Frequently Answered Questions
Q) Can DotNetNuke can be setup in 10 minutes?
A) Yes, only if you have installed DotNetNuke at least 10 times before. Installation time is inversely proportional to the number of times you have installed DotNetNuke. Those who rush their first installation often take 10 hours, and those who skip the instructions
may take up to 10 days to ultimately resolve their problem.
Note that the installation time does not include the associated software required by the DotNetNuke framework.
Q) I pay $5 per month for hosting. Why is my website slow?
A) Shared servers are generally slower than dedicated servers. You may have a few extremely popular neighbors or hundreds of sites hosted by the same server. Depending on your ISP, your site may be fast today and slow tomorrow.
Q) Does my ISP support DotNetNuke?
A) For $5 per month, a years worth of hosting will not even cover one hour of support. Most credible Microsoft ISPs will help install and support DotNetNuke for a higher monthly fee. Also, be very cautious with the cheapest package rates – it is doubtful that
they have a properly configured or licensed SQL server – one day they may disappear along with all of your work.
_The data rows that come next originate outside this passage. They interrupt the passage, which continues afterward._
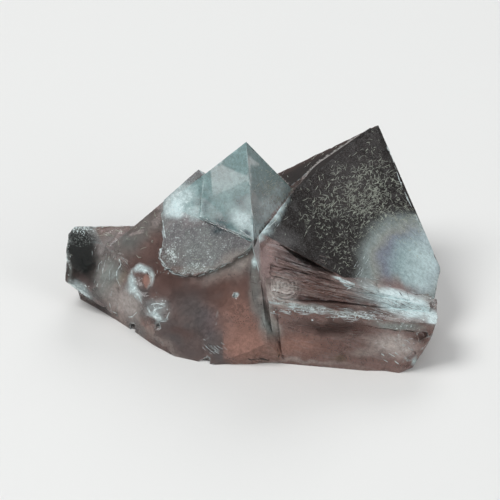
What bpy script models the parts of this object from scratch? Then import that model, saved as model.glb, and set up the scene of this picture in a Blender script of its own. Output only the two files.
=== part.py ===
"""Fluorite specimen: three octahedral crystals grown into one another, one closed solid.

Positions are millimetres with +Z up and the resting face at z = 0, and the
photographed side looks toward -Y. TO_MIDDLE is added to all of them.
"""
import math

import bmesh
import bpy
import numpy as np
from mathutils import Euler, Matrix, Vector

MM = 0.001
# Moves everything sideways so that the middle of the outline is at x = y = 0.
TO_MIDDLE = (-0.37, -17.42, 0.0)

# The three crystals: centre, reach from centre to corner, and turn in degrees.
BIG_CENTRE = (9.0, 16.22, 2.09)
BIG_REACH = 32.1
BIG_TURN = (-46.36, 4.17, -28.18)
LEFT_CENTRE = (-4.55, 19.04, 0.41)
LEFT_REACH = 31.35
LEFT_TURN = (5.46, 5.23, 16.11)
TOP_CENTRE = (-2.29, 15.25, 19.73)
TOP_REACH = 11.72
TOP_TURN = (5.94, 6.93, 15.22)

# Outward direction of the left crystal's broad front face and a point on it.
BROAD_OUT = (-0.3325, -0.7515, 0.5695)
BROAD_POINT = (-8.09, 15.5, 25.52)

# The thin growth plate on the broad face: rim corners, then how far it stands out.
PLATE_RIM = (
    (-8.2, 15.5, 25.5),
    (-8.9, 15.4, 24.9),
    (-13.9, 14.2, 20.4),
    (-14.4, 12.4, 17.8),
    (-13.9, 10.3, 15.2),
    (-15.0, 8.9, 12.9),
    (-13.9, 7.4, 11.5),
    (-11.6, 6.1, 11.0),
    (-9.0, 5.2, 11.3),
    (-6.4, 4.8, 12.3),
    (-3.1, 4.6, 14.1),
    (0.0, 4.9, 16.2),
    (1.6, 5.5, 18.0),
    (0.5, 8.0, 21.0),
)
PLATE_OUT = 0.9
PLATE_IN = 1.6
SCALLOP_DEPTH = 0.22
SCALLOP_STEPS = 4
SCALLOP_TURN = 2.4
# First and last of the rim corners that are followed by scallops.
SCALLOPED_FROM = 2
SCALLOPED_TO = 10

# The clear lump broken out of the left end.
LUMP_CORNERS = (
    (-30.9, 15.3, 4.8),
    (-30.2, 14.9, 14.0),
    (-29.1, 15.3, 15.1),
    (-20.0, 14.8, 15.5),
    (-18.5, 10.2, 11.0),
    (-27.4, 12.9, 3.2),
    (-23.4, 11.2, 1.5),
    (-18.0, 8.5, -1.0),
    (-24.5, 11.4, 9.0),
    (-30.3, 20.5, 6.5),
    (-28.6, 21.0, 10.8),
    (-18.0, 22.0, 11.5),
    (-18.0, 20.0, 1.0),
)

# The foot under the cleavage ledge of the big crystal.
FOOT_CORNERS = (
    (4.2, -3.1, 11.6),
    (11.5, -4.8, 10.0),
    (18.1, -6.2, 9.4),
    (24.7, -7.7, 9.5),
    (30.6, -6.0, 8.2),
    (30.7, 3.0, 8.0),
    (5.4, -4.3, 0.0),
    (13.2, -5.3, 0.0),
    (19.1, -6.2, 0.0),
    (24.1, -7.7, 0.0),
    (26.7, -5.9, 0.1),
    (28.5, -5.3, 3.3),
    (29.8, -5.2, 5.4),
    (26.8, 3.0, 0.0),
    (5.0, 3.0, 0.0),
    (5.0, 3.0, 11.5),
)

# Terraces that fan out between the big crystal's lower edge and the ledge:
# left end, right end, height at the left, height at the right, stand-out.
TERRACES = (
    ((3.3, -3.4, 13.4), (30.2, -1.4, 7.9), 2.6, 1.3, 0.75),
    ((3.4, -3.4, 16.1), (26.0, -1.4, 9.6), 1.8, 0.9, 0.40),
    ((4.2, -3.4, 18.4), (21.0, -1.6, 11.7), 1.0, 0.7, 0.60),
)
WALL_OUT = (0.123, -0.992, -0.023)
# Share of the stand-out that is left at a terrace's top, and how far it reaches into the wall.
TERRACE_TOP = 0.55
TERRACE_ROOT = 3.0

# Dark gap just under the lower edge of the big crystal's front face.
GAP_CORNERS = (
    (4.3, -6.0, 22.2),
    (14.6, -5.0, 15.2),
    (9.0, -5.5, 17.2),
    (5.0, -1.4, 21.6),
    (14.0, -0.8, 15.3),
    (9.0, -1.0, 18.0),
)

# Plane cuts: a point on the cut and the direction of the side taken away.
# The growth layer on the big crystal's upper left face ends at LAYER_LIMIT.
LEFT_APEX_CUT = ((-8.25, 15.4, 25.4), (0.768, 0.30, 0.565))
TOP_CORNER_CUT = ((-7.6, 15.6, 25.4), (-0.985, 0.03, 0.10))
FLANK_CUT = ((2.9, -3.4, 11.3), (-0.969, -0.21, -0.128))
# The big crystal ends where the top crystal comes out of it: MEETING_CUT is the side that it shows there,
# and the floors lie just under the top crystal's right and left faces.
MEETING_CUT = ((0.99, -5.77, 23.94), (-0.827, 0.307, 0.472))
MEETING_FLOORS = (
    ((2.87, 12.31, 22.65), (-0.779, 0.445, -0.441)),
    ((-4.45, 10.31, 23.57), (0.327, 0.746, -0.58)),
)
LAYER_CUT = ((12.98, 24.87, 22.9), (-0.446, 0.261, 0.856))
LAYER_DEPTH = 0.35
LAYER_LIMIT = (0.64, -0.60, 0.48)

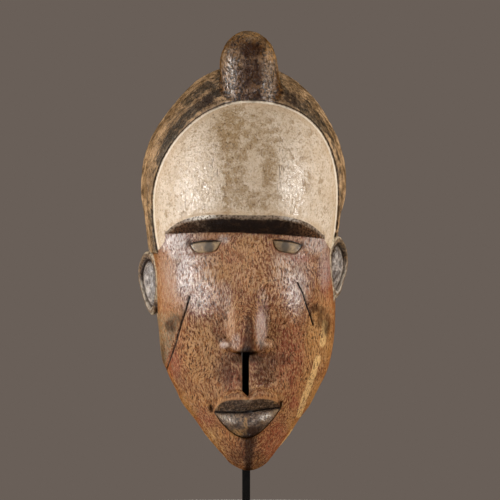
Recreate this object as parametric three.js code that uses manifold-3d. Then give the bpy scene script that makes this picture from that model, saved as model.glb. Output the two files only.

As always, you get what you pay for.
Q) Can you find a free hosting provider with free SQL and free skins and free music?
A) All the sweetest things in life are free, including DotNetNuke, Visual Web Developer and SQL Express Edition.
Q) Can I host 10,000 portals from home using Windows XP and SQL Express?
A) Go ahead and try, and please let us know how you make out. Note that neither product was designed with the intention of that use.
Q) Is DotNetNuke complicated?
A) Actually once you are familiar with the framework is extremely easy to operate. Learn to search the forums for related information. Many threads are duplicated ad nauseam because people don’t take the time to look for an existing answer. Remember that your
learning curve involves much more than DotNetNuke; from installation of related software to explaining features to your potential customers.
Q) If I was upgrading and I had a problem…
A) You can restore your DotNetNuke system from the backup you made before the upgrade. You did make a backup?!?
Q) How am I going to fix this for my client demo in the morning?
A) You have no one to blame but yourself.
Did you ever notice that when you point your finger at someone else, you always have three fingers pointed at yourself? Try it!